There have been discussions lately about the reliability of the monthly “new jobs” report released by the Bureau of Labor Statistics (BLS). The magnitude of subsequent monthly revisions is the source of the discussions. Each month the BLS uses the Establishment Survey combined with “seasonal adjustments” and a “birth/death” model of new and closed businesses, to produce employment numbers. One challenge is survey responses have dropped from about 61% down to 43%. Subsequent to initial monthly new jobs numbers, revisions are made based on more data. However, the negative trend of revisions to the data since 2022 (shown in the graph below) is concerning. Thus, should the BLS wait to release more accurate data?

For further analysis, continue to read The Details below for more information.

“Torture the data, and it will confess to anything.”
–Economist Ronald Coase

The Details

There have been many discussions lately about the reliability of the monthly new jobs report as released by the Bureau of Labor Statistics (BLS). The magnitude of the monthly revisions led the President to fire BLS Commissioner Erika McEntarfer. On Tuesday morning, September 9, the BLS will be issuing the Preliminary Annual Benchmark Revision for March 2025. Goldman Sachs estimates the annual revision will reduce previously announced new jobs by about 550,000-950,000. If the revision is anywhere within this range, expect more fireworks.

Each month, the BLS uses a statistical sample to survey approximately 121,000 businesses and government agencies representing about 631,000 individual worksites using the Current Employment Statistics (CES) survey (also known as the Establishment Survey). This is out of an estimated population of around 12.2 million businesses and 155.7 million employees. Using the responses, they develop the initial monthly estimate of new jobs created. Included in this estimate is a separate “guesstimate” of how many new businesses were created and how many stopped doing business. This is called the Birth/Death model.

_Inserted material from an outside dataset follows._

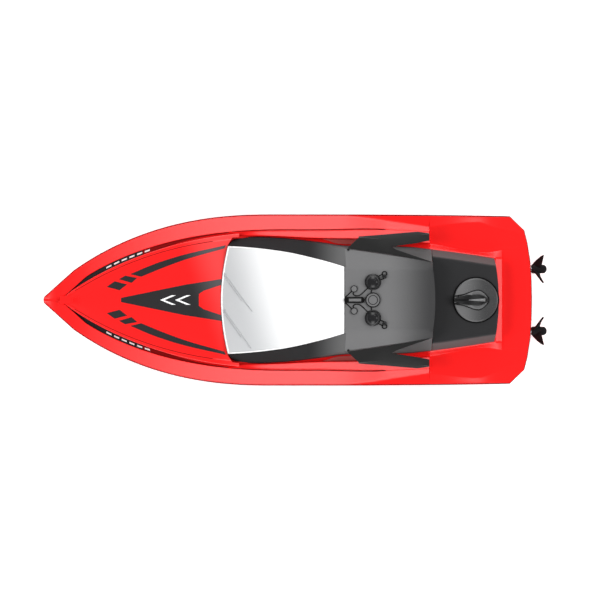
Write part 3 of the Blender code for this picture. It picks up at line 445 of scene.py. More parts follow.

One of the issues with the initial jobs estimate is the low survey response rate. The response rate has fallen from about 61% in 2015 to around 43% recently. The response rate increases in subsequent months, as late survey arrivals are received. The exorbitant downward revisions in the year-to-date jobs numbers have caused many analysts to question the validity of the data. During the year-to-date period through August 2025, 1,080,000 new jobs were initially reported. This was subsequently revised down to only 598,000 or about 75,000 per month on average. But to muddy the waters further, the Birth/Death adjustment year-to-date (before seasonal adjustments) totals about 961,000 new jobs or about 120,000 monthly. This number is truly a “guesstimate.” Notice that the Birth/Death adjustments are more than the revised new jobs numbers. Is this number accurate or merely a place to allow a “fudge factor”?

The graph below shows the downward trend in revisions since February 2022 (via Global Markets Investor on X).

Once a year, the monthly CES surveys are reconciled with the Quarterly Census of Employment and Wages (QCEW) report. The QCEW is a BLS report that provides data on employment and wages which it obtains from the state unemployment insurance reports. When the annual report is issued on Tuesday, it is possible that the adjustment will be greater than the number of new jobs created so far this year.

With such large monthly and annual revisions to the data, it makes one wonder whether the initial report is so unreliable it should not even be reported. Maybe only revised reports should be issued. Many economists and market participants seem to attribute too much weight to the monthly number which, after revisions, renders the initial reading useless. It seems to me that even if it is a little late, if it is more accurate, it might make sense to wait. Why release distorted data?

The S&P 500 Index closed at 6,482, up 0.3% for the week. The yield on the 10-year Treasury 

Note fell to 4.09%. Oil prices dropped to $62 per barrel, and the national average price of gasoline according to AAA increased to $3.20 per gallon.